Les affaires Sea Watch jugées par la grande chambre de la Cour de justice de l’Union européenne le 1er août 2022 contribuent à clarifier les obligations et compétences de l’État du port à l’égard des navires destinés à des activités de recherche et de sauvetage en mer. Ces affaires, qui s’inscrivent dans un contexte tendu entre les organisations non gouvernementales (ONG) qui pratiquent le sauvetage en mer et les autorités italiennes, révèlent l’exploitation par les autorités italiennes de l’absence en droit de l’Union ou en droit italien, de dispositions et/ou de classification régissant l’activité de recherche et de sauvetage en tant que telle. Par conséquent, il existe systématiquement une distorsion entre la certification de ces navires par leur État du pavillon et leur utilisation réelle. Les autorités italiennes utilisaient alors cet écart pour inspecter et immobiliser les navires des ONG. Les renvois préjudiciels introduits par le Tribunale amministrativo regionale per la Sicilia portent sur l’interprétation de la directive 2009/16/CE du Parlement européen et du Conseil, du 23 avril 2009, relative au contrôle par l’État du port, ainsi que de la convention internationale pour la sauvegarde de la vie humaine en mer (SOLAS).

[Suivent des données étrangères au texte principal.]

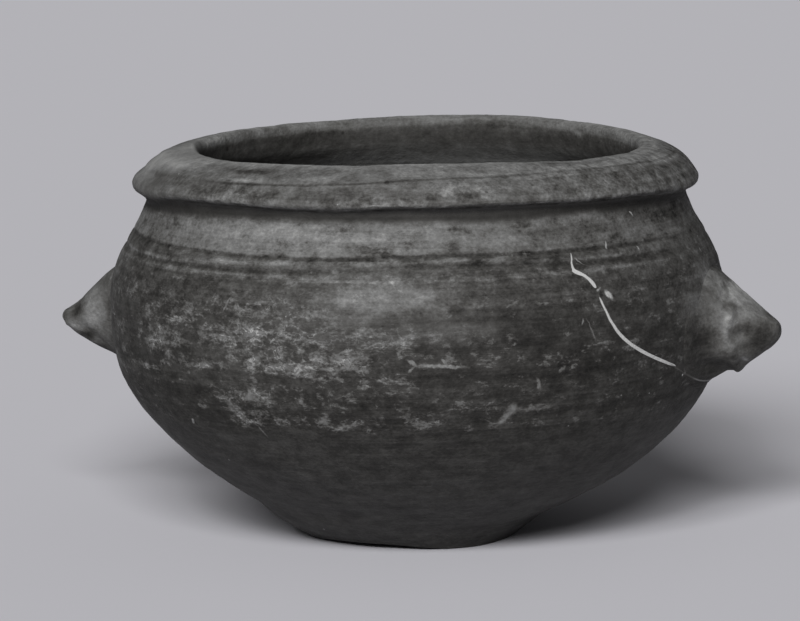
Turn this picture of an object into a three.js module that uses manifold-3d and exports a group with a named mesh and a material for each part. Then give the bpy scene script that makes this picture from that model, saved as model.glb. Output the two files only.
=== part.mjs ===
// A lug-handled clay pot: a wide bowl on a narrow base, a shoulder with incised lines, a heavy out-turned rim and
// two pointed lugs. Millimetres, +Z up. The origin is on the turning axis, at the underside of the base.
import * as THREE from 'three';
import { mergeVertices } from 'three/addons/utils/BufferGeometryUtils.js';
import Module from 'manifold-3d';

// Base
const baseRadius = 39.6;
const baseFlare = 1.46; // outward run of the wall for each millimetre of rise, where it leaves the base
const floorThickness = 9;
const baseOffset = 4.5; // the base sits this far off the turning axis, towards the left lug
const baseOffsetHeight = 24; // the wall is back on the axis at this height

// Wall
const bellyRadius = 119.2;
const bellyHeight = 93.5;
const bowlEase = 32.5; // length of the straight run above the base
const bellyEaseBelow = 51; // upright run below the widest line
const bellyEaseAbove = 19; // upright run above the widest line
const neckRadius = 104.6;
const neckHeight = 132.8;
const neckSlope = 0.5; // inward run for each millimetre of rise, at the neck
const neckEase = 12;
const wallThickness = 7;
const shoulderDepth = 18.2; // the shoulder ring reaches this far down from the neck

// Incised lines round the shoulder, measured up from the joint under it
const lowerGrooveRise = 2.6;
const upperGrooveRise = 7.8;
const grooveWidth = 2.2;
const grooveDepth = 0.8;

// Rim
const rimRise = 20.7; // crest above the neck
const rimOverhang = 5.4; // widest edge beyond the neck
const rimEdgeRise = 5.8; // widest edge above the neck
const rimEdgeRounding = 2.2;
const rimBreakInset = 7.8; // the top face turns down this far inside the widest edge
const rimBreakDrop = 4.6; // and this far below the crest
const rimWidth = 24; // from the widest edge to the innermost edge of the lip
const crestInset = 4.5; // crest outside the lip's innermost edge
const lipDrop = 3.7; // innermost edge of the lip below the crest
const lipFaceDepth = 6.8; // upright inner face of the lip

// Lugs
const lugBelowBelly = 9; // centre line of a lug below the widest line
const lugDroop = 2.2; // the tip lies this far below the root's centre line
const lugRise = 19.8; // top of the root above the centre line
const lugDrop = 18; // underside of the root below the centre line
const lugHalfWidth = 17;
const lugTopShelf = 2.2; // the top starts to taper this far out from the widest line
const lugUnderShelf = 5.8; // and the underside this far out
const lugTipRadius = 6.4; // half height of the blunt tip
const lugTipDepth = 4.8; // the tip rounds off over this length
const rightLugStandOut = 24; // tip beyond the widest line
const leftLugStandOut = 26.8;
const lugGap = 0.3; // clearance between a lug and the wall that carries it

// Fineness of the faceting
const turnSegments = 64;
const wallStep = 8; // height between rings of the wall
const rimCurveSteps = 3; // steps along each rounded stretch of the rim's section
const curveSamples = 160;
const lugSides = 20;
const lugCapSteps = 4;
const lugRootDepth = 26; // how far a lug's rough shape runs into the wall before it is cut

// Colours of the fired clay
const bodyClay = { color: 0x3a3833, roughness: 0.82 };
const shoulderClay = { color: 0x57544e, roughness: 0.8 };
const rimClay = { color: 0x5c5952, roughness: 0.82 };
const baseClay = { color: 0x2e2c29, roughness: 0.86 };
const lugClay = { color: 0x66625a, roughness: 0.85 };

// Places that follow from the sizes above
const shoulderJointHeight = neckHeight - shoulderDepth;
const grooveHeights = [shoulderJointHeight + lowerGrooveRise, shoulderJointHeight + upperGrooveRise];
const rimHeight = neckHeight + rimRise;
const rimOuterRadius = neckRadius + rimOverhang;
const rimOuterHeight = neckHeight + rimEdgeRise;
const rimBreakRadius = rimOuterRadius - rimBreakInset;
const rimBreakHeight = rimHeight - rimBreakDrop;
const mouthRadius = rimOuterRadius - rimWidth;
const lipHeight = rimHeight - lipDrop;
const lipUndersideHeight = lipHeight - lipFaceDepth;
const lugHeight = bellyHeight - lugBelowBelly;

const wasm = await Module();
wasm.setup();

const v2 = (r, z) => new THREE.Vector2(r, z);

// Outside of the wall: one curve from the base to the widest line and one from there to the neck.
const bowlCurve = new THREE.CubicBezierCurve(
  v2(baseRadius, 0),
  v2(baseRadius + bowlEase * baseFlare, bowlEase),
  v2(bellyRadius, bellyHeight - bellyEaseBelow),
  v2(bellyRadius, bellyHeight),
);
const shoulderCurve = new THREE.CubicBezierCurve(
  v2(bellyRadius, bellyHeight),
  v2(bellyRadius, bellyHeight + bellyEaseAbove),
  v2(neckRadius + neckEase * neckSlope, neckHeight - neckEase),
  v2(neckRadius, neckHeight),
);
const wallCurve = [...bowlCurve.getPoints(curveSamples), ...shoulderCurve.getPoints(curveSamples).slice(1)];

// The stretch of the wall's curve that holds a height
function stretchAt(z) {
  let i = 1;
  while (i < wallCurve.length - 1 && wallCurve[i].y < z) i += 1;
  return [wallCurve[i - 1], wallCurve[i]];
}

function outerRadius(z) {
  const [a, b] = stretchAt(z);
  return THREE.MathUtils.mapLinear(z, a.y, b.y, a.x, b.x);
}

function innerRadius(z) {
  const [a, b] = stretchAt(z);
  const slope = (b.x - a.x) / (b.y - a.y);
  return outerRadius(z) - wallThickness * Math.hypot(1, slope);
}

// Heights of the wall's rings between two levels, evenly spaced, both ends included
function levels(from, to) {
  const count = Math.max(1, Math.ceil((to - from) / wallStep));
  return Array.from({ length: count + 1 }, (_, i) => THREE.MathUtils.lerp(from, to, i / count));
}

// Sideways offset of the pot's middle at a height: the base was set down off centre.
function sideOffset(z) {
  return -baseOffset * (1 - THREE.MathUtils.smoothstep(z, 0, baseOffsetHeight));
}

// Turns a profile of (radius, height) points about the upright axis and leans it with the base.
function turned(profile) {
  const geometry = new THREE.LatheGeometry(profile, turnSegments).rotateX(Math.PI / 2);
  const position = geometry.attributes.position;
  for (let i = 0; i < position.count; i += 1) {
    position.setX(i, position.getX(i) + sideOffset(position.getZ(i)));
  }
  return geometry;
}

function floorDisc() {
  const side = levels(0, floorThickness).map((z) => v2(outerRadius(z), z));
  return turned([v2(0, 0), ...side, v2(0, floorThickness)]);
}

// A ring of wall between two levels, with V-shaped grooves cut round its outside
function wallRing(from, to, grooves = []) {
  const plain = levels(from, to)
    .filter((z) => grooves.every((g) => Math.abs(z - g) > grooveWidth))
    .map((z) => v2(outerRadius(z), z));
  const cuts = grooves.flatMap((g) => [
    v2(outerRadius(g - grooveWidth / 2), g - grooveWidth / 2),
    v2(outerRadius(g) - grooveDepth, g),
    v2(outerRadius(g + grooveWidth / 2), g + grooveWidth / 2),
  ]);
  const outside = [...plain, ...cuts].sort((a, b) => a.y - b.y);
  const inside = levels(from, to).reverse().map((z) => v2(innerRadius(z), z));
  return turned([...outside, ...inside, outside[0].clone()]);
}

function rimCollar() {
  const section = new THREE.Path();
  section.moveTo(neckRadius, neckHeight);
  section.lineTo(rimOuterRadius - rimEdgeRounding / 2, rimOuterHeight - rimEdgeRounding);
  section.quadraticCurveTo(
    rimOuterRadius + rimEdgeRounding / 4, rimOuterHeight,
    rimOuterRadius - rimEdgeRounding / 2, rimOuterHeight + rimEdgeRounding,
  );
  section.quadraticCurveTo(
    THREE.MathUtils.lerp(rimOuterRadius, rimBreakRadius, 0.4), THREE.MathUtils.lerp(rimOuterHeight, rimBreakHeight, 0.75),
    rimBreakRadius, rimBreakHeight,
  );
  section.lineTo(mouthRadius + crestInset, rimHeight);
  section.quadraticCurveTo(mouthRadius, rimHeight, mouthRadius, lipHeight);
  section.lineTo(mouthRadius, lipUndersideHeight);
  section.quadraticCurveTo(
    THREE.MathUtils.lerp(mouthRadius, innerRadius(neckHeight), 0.35),
    THREE.MathUtils.lerp(lipUndersideHeight, neckHeight, 0.6),
    innerRadius(neckHeight), neckHeight,
  );
  const points = section.getPoints(rimCurveSteps);
  return turned([...points, points[0].clone()]);
}

// One cross-section of a lug: two half ovals that share their width, at a distance along X from the axis
function lugSection(x, centre, rise, drop, halfWidth) {
  return Array.from({ length: lugSides }, (_, i) => {
    const angle = (i / lugSides) * 2 * Math.PI;
    const up = Math.sin(angle);
    return new THREE.Vector3(x, halfWidth * Math.cos(angle), centre + (up > 0 ? rise : drop) * up);
  });
}

// Skins a row of equal cross-sections and closes both ends, with outward faces when the row runs along +X.
function loft(sections) {
  const middles = [sections[0], sections.at(-1)].map((section) => {
    const sum = section.reduce((total, p) => total.add(p), new THREE.Vector3());
    return sum.divideScalar(section.length);
  });
  const points = [...sections.flat(), ...middles];
  const startMiddle = points.length - 2;
  const endMiddle = points.length - 1;
  const lastRow = (sections.length - 1) * lugSides;
  const index = [];
  for (let i = 0; i < lugSides; i += 1) {
    const next = (i + 1) % lugSides;
    for (let row = 0; row < lastRow; row += lugSides) {
      index.push(row + i, row + next, row + lugSides + i);
      index.push(row + next, row + lugSides + next, row + lugSides + i);
    }
    index.push(startMiddle, next, i);
    index.push(endMiddle, lastRow + i, lastRow + next);
  }
  const geometry = new THREE.BufferGeometry().setFromPoints(points);
  geometry.setIndex(index);
  return geometry;
}

// A lug before it is cut to the wall: full depth at the root, tapering to a round blunt tip. side is 1 for +X.
function roughLug(standOut, side) {
  const topStart = bellyRadius + lugTopShelf;
  const underStart = bellyRadius + lugUnderShelf;
  const capStart = bellyRadius + standOut - lugTipDepth;
  const taper = (x, start, full) => {
    return x <= start ? full : THREE.MathUtils.mapLinear(x, start, capStart, full, lugTipRadius);
  };
  const centreAt = (x) => lugHeight - lugDroop * THREE.MathUtils.smoothstep(x, topStart, capStart);
  const stations = [topStart - lugRootDepth, topStart, underStart, (underStart + capStart) / 2, capStart];
  const body = stations.map((x) => {
    const halfWidth = taper(x, topStart, lugHalfWidth);
    return lugSection(x, centreAt(x), taper(x, topStart, lugRise), taper(x, underStart, lugDrop), halfWidth);
  });
  const cap = Array.from({ length: lugCapSteps }, (_, i) => {
    const turn = ((i + 1) / (lugCapSteps + 0.5)) * (Math.PI / 2);
    const radius = lugTipRadius * Math.cos(turn);
    return lugSection(capStart + lugTipDepth * Math.sin(turn), centreAt(capStart), radius, radius, radius);
  });
  const geometry = loft([...body, ...cap]);
  return side > 0 ? geometry : geometry.rotateZ(Math.PI);
}

function solidOf(geometry) {
  const plain = geometry.clone();
  plain.deleteAttribute('normal');
  plain.deleteAttribute('uv');
  const merged = mergeVertices(plain, 1e-3);
  return new wasm.Manifold(new wasm.Mesh({
    numProp: 3,
    vertProperties: new Float32Array(merged.attributes.position.array),
    triVerts: new Uint32Array(merged.index.array),
  }));
}

function geometryOf(solid) {
  const mesh = solid.getMesh();
  const geometry = new THREE.BufferGeometry();
  geometry.setAttribute('position', new THREE.BufferAttribute(mesh.vertProperties, 3));
  geometry.setIndex(new THREE.BufferAttribute(mesh.triVerts, 1));
  return geometry;
}

// The space that the pot's wall fills, solid to the middle and larger all round by the lugs' clearance
function wallSpace() {
  const outside = levels(floorThickness, shoulderJointHeight).map((z) => v2(outerRadius(z) + lugGap, z));
  return turned([v2(0, floorThickness), ...outside, v2(0, shoulderJointHeight)]);
}

const pot = new THREE.Group();

function add(name, geometry, clay) {
  const mesh = new THREE.Mesh(geometry, new THREE.MeshStandardMaterial({ ...clay, metalness: 0 }));
  mesh.name = name;
  pot.add(mesh);
}

add('floor_disc', floorDisc(), baseClay);
add('lower_wall', wallRing(floorThickness, shoulderJointHeight), bodyClay);
add('shoulder_wall', wallRing(shoulderJointHeight, neckHeight, grooveHeights), shoulderClay);
add('rim_collar', rimCollar(), rimClay);

const cutter = solidOf(wallSpace());
const cutLug = (standOut, side) => geometryOf(solidOf(roughLug(standOut, side)).subtract(cutter));
add('lug_right', cutLug(rightLugStandOut, 1), lugClay);
add('lug_left', cutLug(leftLugStandOut, -1), lugClay);

export default pot;
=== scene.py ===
import math

import bmesh
import bpy
import numpy as np
from mathutils import Matrix, Vector, noise


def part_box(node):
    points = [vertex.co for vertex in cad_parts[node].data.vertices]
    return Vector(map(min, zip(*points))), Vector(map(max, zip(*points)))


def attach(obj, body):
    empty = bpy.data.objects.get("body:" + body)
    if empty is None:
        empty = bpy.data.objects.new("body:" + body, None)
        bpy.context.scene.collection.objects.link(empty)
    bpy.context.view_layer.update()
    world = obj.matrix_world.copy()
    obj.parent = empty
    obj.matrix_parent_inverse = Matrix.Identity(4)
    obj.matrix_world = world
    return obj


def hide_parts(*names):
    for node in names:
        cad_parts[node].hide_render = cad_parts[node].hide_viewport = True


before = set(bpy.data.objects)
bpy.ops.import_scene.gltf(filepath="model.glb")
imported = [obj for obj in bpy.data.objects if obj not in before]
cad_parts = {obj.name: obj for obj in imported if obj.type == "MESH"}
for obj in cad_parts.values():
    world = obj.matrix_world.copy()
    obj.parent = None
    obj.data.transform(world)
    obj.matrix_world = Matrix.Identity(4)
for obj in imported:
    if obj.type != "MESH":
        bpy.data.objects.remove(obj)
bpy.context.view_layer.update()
print("frame loaded:", ", ".join(sorted(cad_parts)))

mm = 0.001


def addObject(name, data):
    made = bpy.data.objects.new(name, data)
    bpy.context.scene.collection.objects.link(made)
    return made


# A smooth curve through (place, value) points that never swings past them, as a function of an array
def smoothThrough(points):
    at, value = np.array(points, float).T
    gap = np.diff(at)
    slope = np.diff(value) / gap
    lean = np.concatenate([[slope[0]], np.zeros(len(slope) - 1), [slope[-1]]])
    for i in range(1, len(slope)):
        if slope[i - 1] * slope[i] > 0:
            lean[i] = 2 * slope[i - 1] * slope[i] / (slope[i - 1] + slope[i])

    def curve(x):
        x = np.asarray(x, float)
        i = np.clip(np.searchsorted(at, x) - 1, 0, len(gap) - 1)
        t = np.clip((x - at[i]) / gap[i], 0, 1)
        rise = value[i] + (3 - 2 * t) * t * t * (value[i + 1] - value[i])
        return rise + gap[i] * t * (1 - t) * (lean[i] * (1 - t) - lean[i + 1] * t)

    return curve


# The same from two columns, read at x
def smoothAt(x, places, values):
    return smoothThrough(np.column_stack([places, values]))(x)


def smoothStep(low, high, x):
    t = np.clip((np.asarray(x, float) - low) / (high - low), 0, 1)
    return t * t * (3 - 2 * t)


# 1 between the middle two of four limits, 0 beyond the outer two
def between(x, limits):
    return smoothStep(limits[0], limits[1], x) * (1 - smoothStep(limits[2], limits[3], x))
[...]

La Cour précise que le fait que des personnes se trouvent à bord d’un navire par raison de force majeure ou à la suite de la mise en œuvre de l’obligation d’assistance ne doit pas entrer en ligne de compte lorsqu’il s’agit de vérifier l’application à ce navire d’une prescription quelconque de la convention SOLAS. Elle affirme avec force que « l’utilisation de navires de charge aux fins d’une activité systématique de recherche et de sauvetage de personnes se trouvant en situation de péril ou de détresse en mer ne peut pas être considérée, au seul motif qu’elle conduit ces navires à transporter un nombre de personnes sans commune mesure avec leurs capacités telles qu’elles résultent de leur classification et de leur certification, et indépendamment de toute autre circonstance, comme un facteur imprévu au sens dudit tiret, permettant à l’État du port de procéder à une inspection supplémentaire.